欧拉积分绘制水星轨道，仅绘制圆形轨道和不正确的周期

问：

这个想法是建立一个欧拉积分方法，然后应用耦合常微分方程来描述水星绕太阳公转时的位置和速度。请参阅此处的耦合常微分方程。

我需要帮助的问题是，在绘制数据后，尽管更改了参数，但我只得到了圆形轨道 - 并且轨道周期是错误的，在天文单位中应该是 0.24，它返回 0.17。这个周期也随着迭代轨道的减少而变化。

请有人能为我指出正确的方向吗？我怀疑这是 Euler 更新程序和/或x_s的问题，y_s使用。

请注意，绘图代码与理论是分开的，它们读/写文件进行通信。

import numpy as np
import matplotlib.pyplot as plt #not necessary as no active visulalisation

# Constants for the orbit of Mercury
e = 0.205630
aph = 0.466697
per = 0.3074995
a = 0.387098
n = 1000000
delta_t = 0.000001

#take number of orbits as user input, fewer than 10 for computational time's sake
num_orbits = int(input("Enter the number of orbits to simulate: "))
n = int(num_orbits * per / delta_t)

# Setting the arrays
x = np.zeros(n)
y = np.zeros(n)
vx = np.zeros(n)
vy = np.zeros(n)

# Initial position of Mercury
x0 = -a
y0 = 0
x[0] = x0
y[0] = y0

# Initial speed of Mercury
vx0 = 0
vy0 = 12 #given in script
vx[0] = vx0
vy[0] = vy0

# Position of the Sun
x_s = -e * aph
y_s = 0

# Other constants
M = 1
G = 4 * np.pi**2

#functions for given ODE in script
def funcx_dotdot(x, y):
    r = np.sqrt((x - x_s)**2 + (y - y_s)**2)
    return -G * M * (x - x_s) / (r**3)

def funcy_dotdot(x, y):
    r = np.sqrt((x - x_s)**2 + (y - y_s)**2)
    return -G * M * (y - y_s) / (r**3)

# Euler method to update positions and velocities (for any similar ODE)
def euler_update(x, y, vx, vy, delta_t):
    ax = funcx_dotdot(x, y)
    ay = funcy_dotdot(x, y)
    
    new_vx = vx + delta_t * ax
    new_vy = vy + delta_t * ay
    
    new_x = x + delta_t * new_vx
    new_y = y + delta_t * new_vy
    
    return new_x, new_y, new_vx, new_vy

# Initialize orbital_period
orbital_period = 0

for i in range(1, n):
    x[i], y[i], vx[i], vy[i] = euler_update(x[i-1], y[i-1], vx[i-1], vy[i-1], delta_t)

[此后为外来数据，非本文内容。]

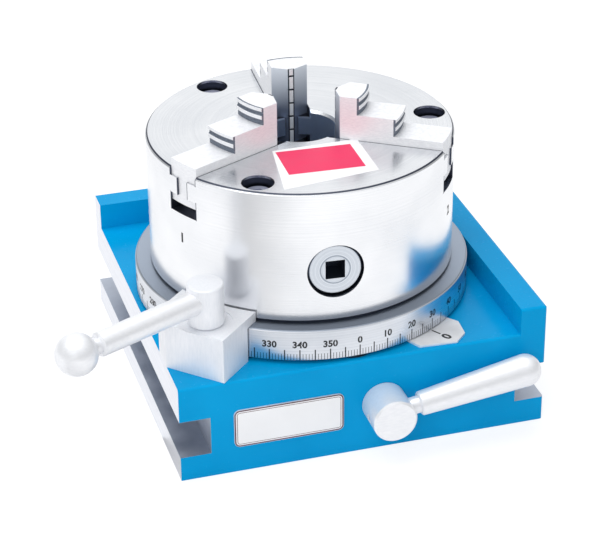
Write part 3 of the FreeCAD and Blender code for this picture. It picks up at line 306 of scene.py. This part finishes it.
def milled_steel(name, dark, light, roughness, along, depth, metallic):
    """Steel with straight tool marks that are drawn out along the small factors of 'along'."""
    made = Finish(name, light, metallic, roughness)
    strokes = made.vector(*[made.times(axis, 900.0 * share) for axis, share in zip(made.axes(), along)])
    marks = made.noise(strokes, 1.0, 4.0, 0.6)
    both = made.grain(marks, made.noise(made.place, 45.0, 3.0))
    made.colour(made.blend(made.spread(both, 0.35, 0.65), dark, light))
    made.roughness(made.spread(both, 0.35, 0.65, roughness * 1.25, roughness * 0.8))
    made.bump(marks, depth * MM)
    return made.material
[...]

# Find the time step when Mercury crosses its initial x-position
initial_x = x[0]

#work out orbital period based on when mercury returns to (near) starting position
for i in range(1, n):
    if (x[i] > initial_x and x[i - 1] < initial_x) or (x[i] < initial_x and x[i - 1] > initial_x):
        orbital_period = i * delta_t
        break

print(f"Orbital period of Mercury: {orbital_period} astronomical units of time")

# Create an array to store time values
time = np.arange(0, n * delta_t, delta_t)

#save data in columns separated by tab: time, x, y
data = np.column_stack([time, x, y])
datafile_path = "/Users/danclough/Spyder/xy_orbit.txt"
np.savetxt(datafile_path , data, fmt=['%f','%f', '%f'])

import matplotlib.pyplot as plt
import numpy as np

data = np.loadtxt('xy_orbit.txt')

time = data[:, 0]
x = data[:, 1]
y = data[:, 2]

# Plot the orbit
plt.figure(figsize=(8, 6))
plt.plot(x, y, linestyle='-', marker='.')
plt.scatter((-0.205630*0.466697), 0, color='orange', marker='o', label='Sun')
plt.scatter(x[-1], y[-1], color='red', marker='o', label='Mercury')
plt.title('Orbit of Mercury around the Sun')
plt.xlabel('X Position')
plt.ylabel('Y Position')
plt.axis('equal')
plt.legend()
plt.grid(True)
plt.show()

我尝试单独使用欧拉方法，它似乎有效。然后我检查了常微分方程和常数，据我所知，它们是正确的。我可以更改代码以延长周期，但我会完全作弊。